Any problems I encountered while testing all three books were, honestly, user error: forgotten ingredients, sheer laziness, drinking too much wine and forgetting to check the stove. But no one was actually judging me except me. I realized that these cookbooks weren’t meant to be line-by-line prescriptions but open-ended invitations to explore outdoor cooking—and have a little fun in the process.


Early one morning, I shrugged on my daypack and wandered up to a cluster of spindly pines in Griffith Park. Perched above Los Angeles, I set up my backpacking stove in the dirt and began assembling Dirty Gourmet’s “Backcountry Skillet Enchiladas,” a simple riff on the Mexican classic.

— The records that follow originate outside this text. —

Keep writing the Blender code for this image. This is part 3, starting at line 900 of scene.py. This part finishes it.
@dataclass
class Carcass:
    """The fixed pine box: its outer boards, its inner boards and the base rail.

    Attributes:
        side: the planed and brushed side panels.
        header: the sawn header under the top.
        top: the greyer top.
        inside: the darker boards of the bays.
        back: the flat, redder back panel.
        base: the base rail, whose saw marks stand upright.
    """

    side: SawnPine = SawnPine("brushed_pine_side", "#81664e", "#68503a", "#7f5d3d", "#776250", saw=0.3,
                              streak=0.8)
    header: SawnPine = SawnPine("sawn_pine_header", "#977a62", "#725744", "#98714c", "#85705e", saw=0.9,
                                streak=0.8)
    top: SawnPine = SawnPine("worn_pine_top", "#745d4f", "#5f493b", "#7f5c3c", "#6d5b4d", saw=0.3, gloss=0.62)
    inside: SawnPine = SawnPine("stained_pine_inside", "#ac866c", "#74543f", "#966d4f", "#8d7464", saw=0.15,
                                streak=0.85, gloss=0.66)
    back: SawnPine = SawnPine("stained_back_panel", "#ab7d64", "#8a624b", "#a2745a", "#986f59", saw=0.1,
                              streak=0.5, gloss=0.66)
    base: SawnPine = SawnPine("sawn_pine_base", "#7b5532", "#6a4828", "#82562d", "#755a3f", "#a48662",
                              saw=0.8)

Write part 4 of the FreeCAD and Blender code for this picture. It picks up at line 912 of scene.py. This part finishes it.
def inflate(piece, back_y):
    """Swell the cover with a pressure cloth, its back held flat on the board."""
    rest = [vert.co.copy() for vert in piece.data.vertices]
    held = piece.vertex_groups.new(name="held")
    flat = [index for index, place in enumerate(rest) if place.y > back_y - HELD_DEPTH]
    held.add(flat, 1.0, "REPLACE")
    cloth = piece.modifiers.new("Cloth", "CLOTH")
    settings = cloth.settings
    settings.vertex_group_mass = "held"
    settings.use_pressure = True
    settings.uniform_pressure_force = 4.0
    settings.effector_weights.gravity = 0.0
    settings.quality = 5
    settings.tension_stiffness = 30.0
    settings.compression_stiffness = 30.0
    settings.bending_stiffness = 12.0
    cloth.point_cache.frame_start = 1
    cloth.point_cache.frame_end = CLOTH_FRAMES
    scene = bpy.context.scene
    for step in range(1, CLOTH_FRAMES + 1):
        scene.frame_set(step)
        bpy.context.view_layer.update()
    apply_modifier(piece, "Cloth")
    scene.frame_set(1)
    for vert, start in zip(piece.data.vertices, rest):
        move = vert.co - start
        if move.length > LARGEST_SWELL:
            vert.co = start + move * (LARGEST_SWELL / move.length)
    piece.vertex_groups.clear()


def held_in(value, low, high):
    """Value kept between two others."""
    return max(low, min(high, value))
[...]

Naturally, it was only when the cheese began to bubble that I realized I’d forgotten to include the called-for chicken, so I hucked a few chunks into the pot, sprinkled more cheese on top, and watched as my foundation of week-old gluten-free tortillas crumbled under the weight. The result was cheesy red mush, improved a bit visually with the addition of sliced jalapeños.

But, how did it taste? Divine.

As I sat high above the morning commuters, red sauce dribbling down my chin, I thought about something Kwan said about the beautiful realism of eating outdoors. “Maybe it’s not ‘gourmet’ in the traditional sense of fine dining, but it is ‘gourmet’ in the sense of enjoyment, pleasure, and flavors.” Sure, I screwed up the recipe once again, but wasn’t this a certain form of bliss: sitting outside and eating homemade enchiladas for breakfast? Maybe the point of outdoor cooking wasn’t to chase perfection but to find inspiration in the possibilities. And here, on this beautiful, cheese-filled morning, I surely had.